The following image shows a comparison of read and write throughput (MB/sec) between Quincy (blue) and Reef (red) when the cluster was new. Reef's results are comparable to Quincy's:
The following image shows a comparison of read and write throughput (MB/sec) between Quincy (blue) and Reef (red) after the cluster was aged. Reef shows a slight improvement:
OSDfailure Test Cycle - Generic Object Sizing ¶
As with small objects, generic object OSD node failure workloads revealed a decrease in Reef’s throughput. This loss, however, was also accompanied by an improvement in recovery time.
The following image shows a comparison of read and write throughput (MB/sec) between Quincy (blue) and Reef (red) after the first induced OSD node failure. Reef shows a decrease in throughput:
The following image shows a comparison of recovery time (hours) between Quincy (blue) and Reef (red) after two induced OSD node failures. Compared to Quincy, PGs in Reef took 1 hour less to reach an active+clean state.
Resource Consumption ¶
CPU utlilization was also measured during cluster fill and aging workloads, as well as during the OSD failure scenarios. These results proved to be comparable across releases for both small and generic object sizes.
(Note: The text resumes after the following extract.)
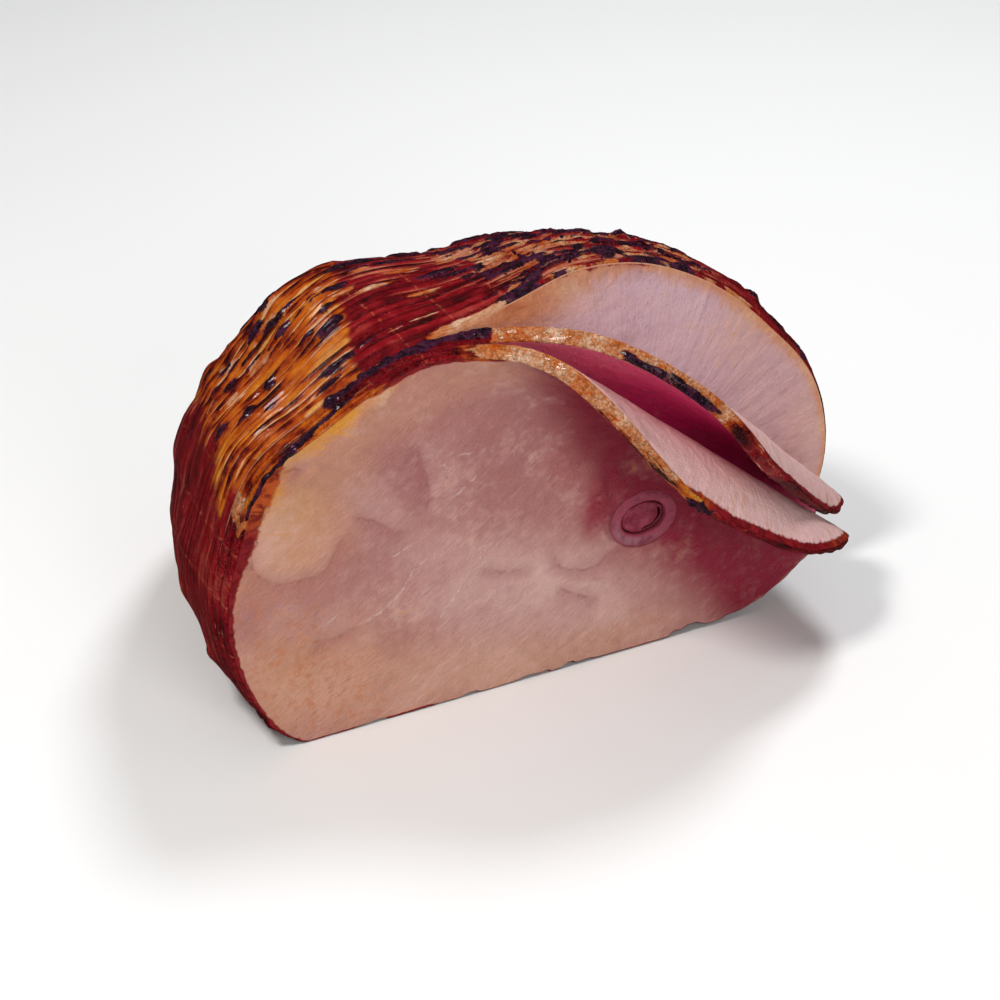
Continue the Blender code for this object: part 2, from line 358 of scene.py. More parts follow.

The most notable difference is shown in the following image, which is a comparison of average percent CPU usage between Quincy (blue) and Reef (red) in a new cluster with generic object sizes. Reef’s RGW CPU usage showed a slight improvement compared to Quincy’s.
Conclusion ¶
Overall, upgrading to Reef means significant throughput improvements in most cases, especially for small object workloads. Although throughput may decrease during OSD failure scenarios, recovery time is much quicker in Reef compared to Quincy, particularly for small object workloads.